The primary election process is the greatest cancer on our political landscape. They have become a moral issue, driving politicians to make choices based on survival instead of reasonable policy and personal conviction. Primaries have driven moderate thinking out of the mainstream, and created an environment where compromise is the new four letter word. Primaries are the breeding ground for ideologues who pander relentlessly to the small selection of voters showing up to the preliminary polls. The primary system trades strong candidates for weak ones, swaps reasonability with extremism, and switches compatibility for hostility.
Although both parties are faced with the primary gauntlet, the Republican Party seems to be disproportionately impacted. Over the last two elections Republicans have given up potential control of the Senate, two presidencies, and the potential ousting of Majority Leader Harry Reid due to Tea Party meddling. There have been five different Senate seats that have either flipped or maintained Democrat control due to weaker Republican candidates beating stronger, more electable, Republican candidates in the primaries. For example, in the race for the presidency, both McCain and Romney had to move away from their moderate rhetoric seeking party election, which crippled their electability in the general election. Romney specifically moved from a being a “compromising moderate” to "severely conservative".
The Media National Journal has tracked conservative and liberal members across parties for several decades. In 1982 the Senate had significant overlap in their political leaning. The eleventh most liberal member of the chamber was a Republican, Lowell Weicker. The thirty-first most conservative member of the chamber was a Democrat, Edward Zorinsky. In between these two men fell fifty-eight Democrats and Republicans, each committed to their party and to their constituents. The House of Representatives shared a very similar markup, with over 60% of the members falling between the most conservative Democrat and the most liberal Republican. It was under this environment that President Reagan found significant compromise with Speaker Tip O’Neill passing tax laws and social reform.

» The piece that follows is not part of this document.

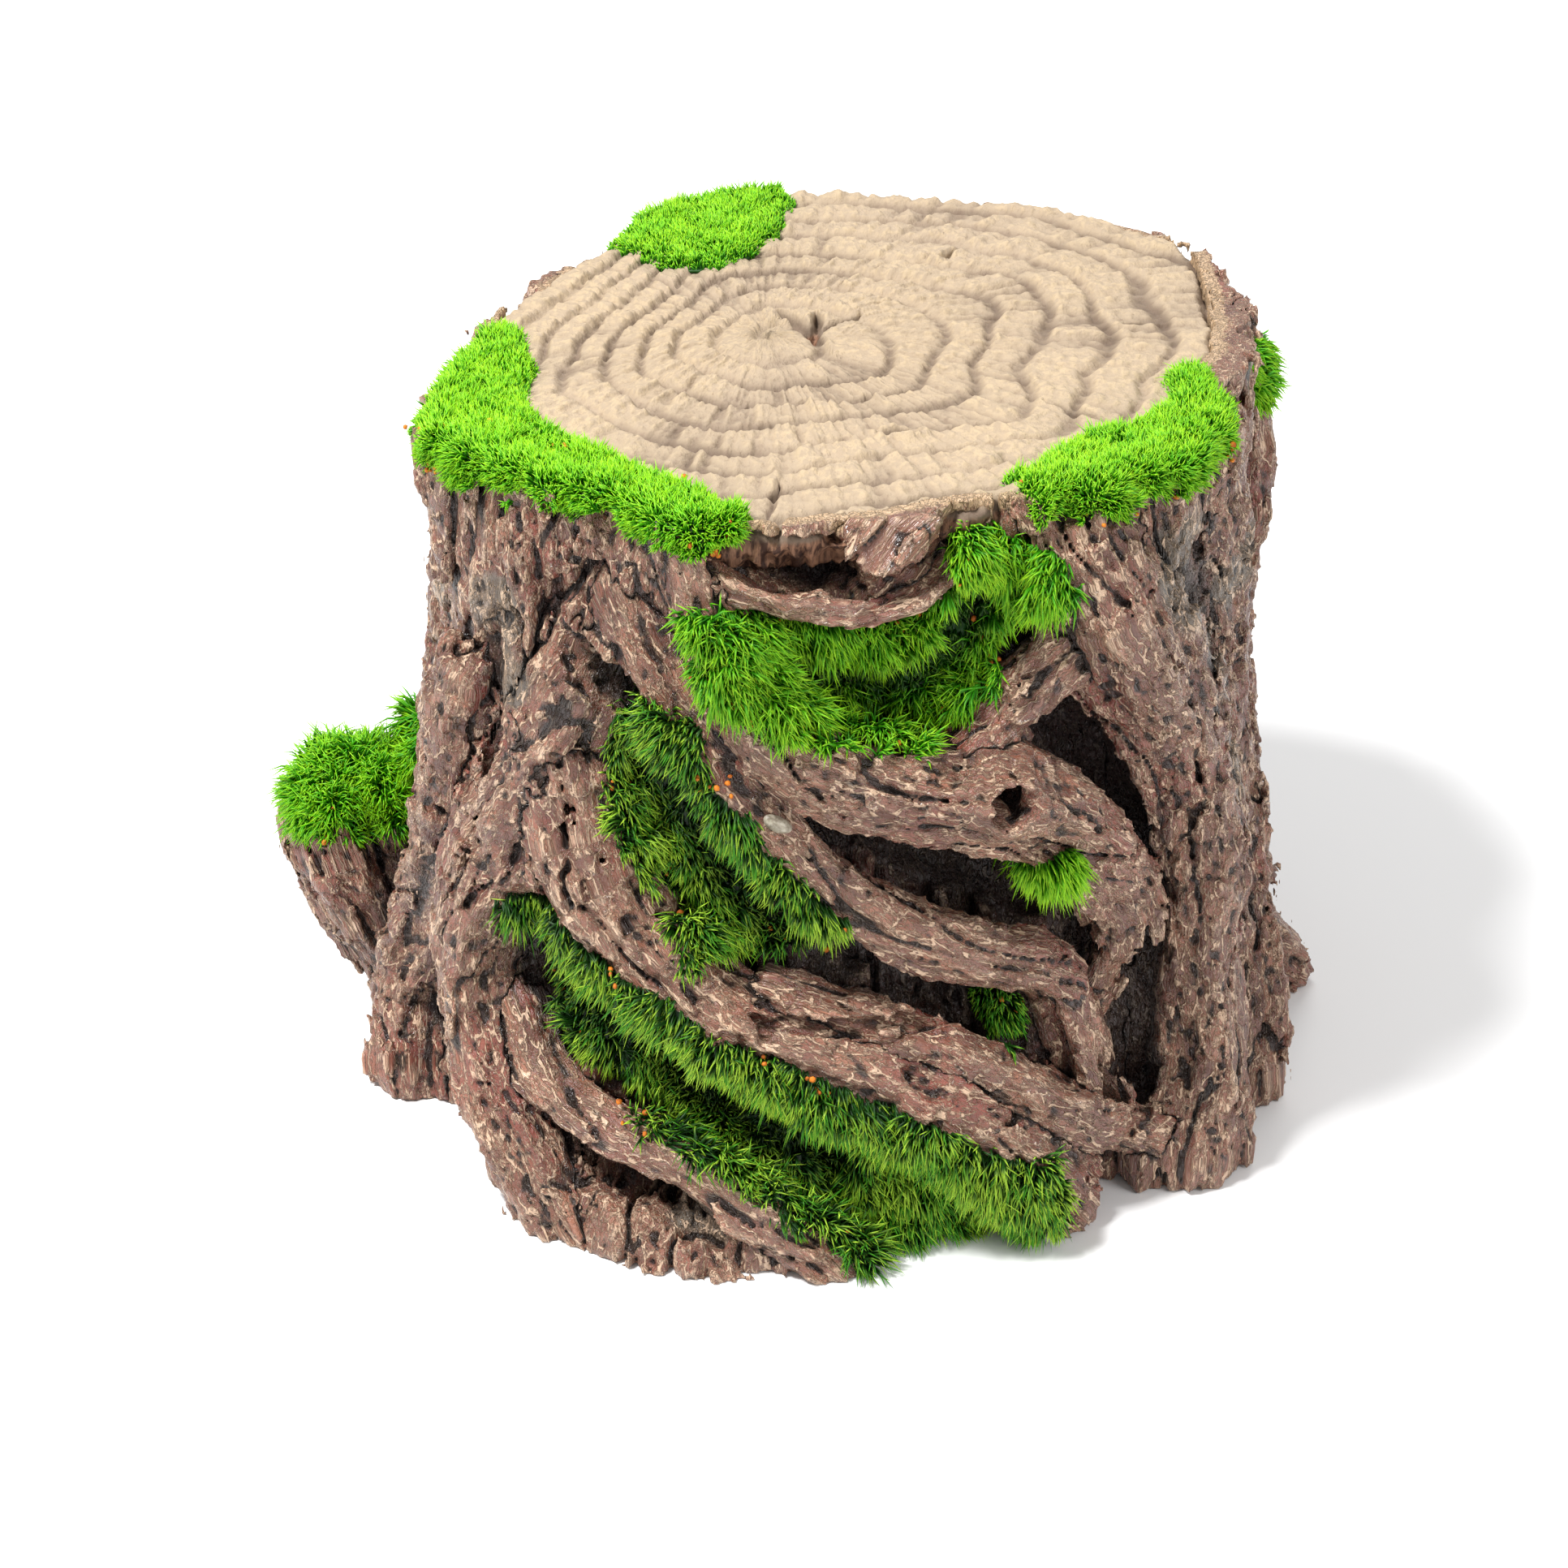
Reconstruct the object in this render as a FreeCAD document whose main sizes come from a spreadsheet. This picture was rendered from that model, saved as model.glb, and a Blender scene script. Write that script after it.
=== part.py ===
# Tree-stump cave ornament for an aquarium or terrarium, cast in resin with flocked moss.
# Millimetres, +Z up, ground at Z = 0. +X is the viewer's right and -Y the side with the
# crossing roots. The origin is the middle of the whole ornament's footprint, so the trunk's
# own axis stands a little to one side of it, at (axis_x, axis_y).
import FreeCAD
import Part
import Sketcher
import math
import os

os.makedirs("parts", exist_ok=True)
doc = FreeCAD.newDocument("stump_cave")
Vector = FreeCAD.Vector

# ---------------------------------------------------------------- driving dimensions

DIMENSIONS = {
    "axis_x": (3.2, "trunk axis from the origin, to the right"),
    "axis_y": (4.0, "trunk axis from the origin, to the back"),
    "stump_height": (100, "ground to the bark rim round the cut face"),
    "foot_height": (28, "top of the flared foot of the trunk"),
    "waist_height": (62, "narrowest place of the trunk"),
    "ground_radius": (57, "trunk at the ground, without its roots"),
    "foot_radius": (52, "trunk at the top of the foot"),
    "waist_radius": (49, "trunk at the waist"),
    "rim_radius": (51, "trunk at the bark rim"),
    "shell_wall": (6, "thickness of the cast wall"),
    "cave_height": (80, "ground to the roof of the cave"),
    "mouth_width": (42, "width of the cave mouth at the back"),
    "mouth_height": (46, "height of the cave mouth"),
    "face_radius": (47, "cut wood face inside the bark rim"),
    "face_thickness": (6, "depth of the cut wood face"),
    "ring_count": (8, "growth rings on the cut face"),
    "ring_relief": (1.2, "depth of the groove between two rings"),
    "pith_radius": (2.2, "hole at the middle of the rings"),
    "upper_root_radius": (7, "root that sweeps under the hanging moss"),
    "second_root_radius": (4.5, "root below it"),
    "third_root_radius": (6, "root over the big moss channel"),
    "strand_radius": (4, "strand that leaves the third root"),
    "lip_root_radius": (4.5, "root at the lower edge of the moss channel"),
    "left_outer_root_radius": (6.5, "left root with the knob on top"),
    "left_inner_root_radius": (7, "root beside it, to the front left foot"),
    "front_column_radius": (9, "thick root at the right of the front"),
    "side_column_radius": (8, "thick root on the right side"),
    "left_column_radius": (9, "bark column on the left side"),
    "right_column_radius": (8, "bark column on the far right side"),
    "shoulder_root_radius": (4.5, "short root at the right end of the moss swag"),
    "eye_ridge_radius": (3.2, "ridge below the eye hollow"),
    "arch_root_radius": (6, "root that arches over the cave mouth"),
    "back_left_root_radius": (7, "root at the back left"),
    "back_right_root_radius": (7, "root at the back right"),
    "toe_radius": (5.5, "root toe at the right"),
    "eye_knob_radius": (6.5, "burl inside the eye hollow"),
    "stub_foot_radius": (6, "branch stub at the ground"),
    "stub_top_radius": (11, "branch stub at its broken top"),
    "stub_height": (28, "height of the branch stub"),
    "stub_lean": (10, "outward lean of the branch stub, in degrees"),
    "knot_hole_radius": (2.6, "knot hole in the upper root"),
    "pile_height": (4, "moss pile on the cut face"),
    "swag_moss_radius": (6, "moss that hangs between the eye and the upper root"),
    "middle_moss_radius": (6.5, "moss in the hollow under the second root"),
    "channel_moss_radius": (7.5, "moss in the channel under the third root"),
    "tuft_radius": (3, "single tufts of moss"),
    "side_moss_radius": (5, "moss on the right side of the rim"),
    "pebble_length": (2.6, "pebble caught between two roots"),
    "pebble_width": (1.8, "its width"),
}

sheet = doc.addObject("Spreadsheet::Sheet", "Dimensions")
for row, (alias, (value, note)) in enumerate(DIMENSIONS.items(), start=1):
    sheet.set(f"A{row}", alias)
    sheet.set(f"B{row}", str(value))
    sheet.setAlias(f"B{row}", alias)
    sheet.set(f"C{row}", note)
doc.recompute()


def size(alias):
    """A driving dimension, read from the sheet."""
    return float(getattr(sheet, alias))


def bind(thing, **cells):
    """Bind properties of an object to expressions in the sheet's cells."""
    for prop, formula in cells.items():
        thing.setExpression(prop, formula)


def cell(alias):
    return f"Dimensions.{alias}"


# ---------------------------------------------------------------- places on the trunk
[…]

Today there is significant polarization in political representation which accentuates gridlock and divides government. Political representatives know that any give and take will be fodder for the next primary, and grounds for unemployment. One idea to cure Washington’s curious dysfunctional behavior is opening up primary elections to independents. We should also consider California’s primary system where the top two vote-getters run against each other in the general election. Whatever the solution, we voters need to line up at the polls in the summer like we do in the fall. We need to elect candidates that will be reasonable and thoughtful government representatives, beholden only to those that elected them, rather than a proscribed ideology.